Seralyn broke the silence with a sudden sharpness, her gaze darting to the shadows at the far end of the ruined hall.

"Someone is watching."

The group stiffened instantly. Kaelen was on his feet, sword half-drawn, Maeve's blades flashing in her hands, Rhess whispering an incantation under his breath. Only Lyra remained perfectly still, her wide eyes feigning surprise while her heart beat steady and knowing.

Kaelen scanned the darkness, his senses straining. "Where?"

"There," Seralyn whispered, pointing toward a shattered pillar draped in vines. The firelight did not reach so far, and the shadows there were thicker, heavier—almost alive.

But when Kaelen stepped forward, steel ready, the presence receded like mist. A faint scraping sound, like claws against stone, echoed once… then silence.

Maeve swore under her breath. "We're being followed."

"By Vorath?" Rhess asked.

"Or worse," Seralyn muttered. Her eyes narrowed, and her hand hovered close to her bow. "Whatever it is, it's patient. Watching. Waiting."

Kaelen lowered his sword, though unease clung to him like a second skin. "Then let it watch. We'll be ready."

Yet when dawn's grey light spilled across the ruins, Seralyn found something that made her pause. At the base of the shattered pillar where the presence had lingered, faintly scratched into the stone, was a sigil—an angular spiral that pulsed faintly with residual energy, as though it had been etched by something more than claw or steel.

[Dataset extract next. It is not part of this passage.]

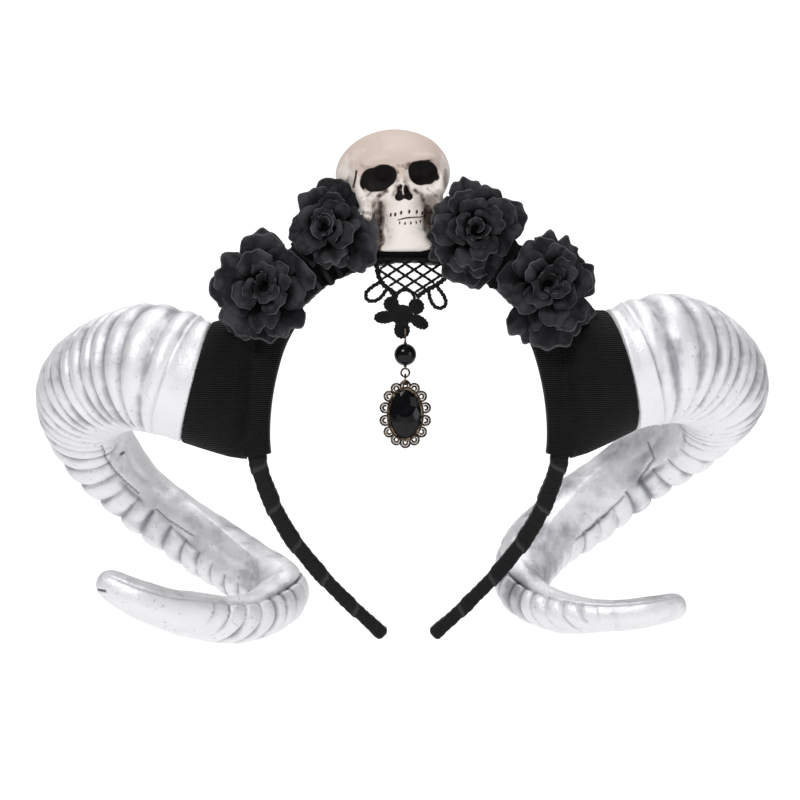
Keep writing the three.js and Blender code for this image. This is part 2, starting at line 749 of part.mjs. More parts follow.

She crouched, tracing it with her fingers. The lines bit at her skin, cold and sharp. "This… this isn't Vorath's work. Nor the gods'."

Maeve knelt beside her, frowning. "Then whose mark is it?"

Seralyn shook her head. "I don't know. But it's a warning. Or a claim."

Neither of them saw Lyra stiffen as she tied her cloak. She knew that mark. It belonged not to Vorath or the gods, but to her hidden order. A guardian had been watching. And now it had left its trace.

She schooled her face into feigned confusion when Kaelen joined them, but in her heart she knew this meant her masters' gaze was fixed sharply upon the path ahead.

Far away, in the black heart of his fortress, Vorath was even then walking toward the cells where his prisoners waited—the Archivist and the shackled Goddess of Victory. His generals' efforts had failed, their whispers yielding little. Soon, he decided, he would pry the truth from them himself.

But not before giving another her chance.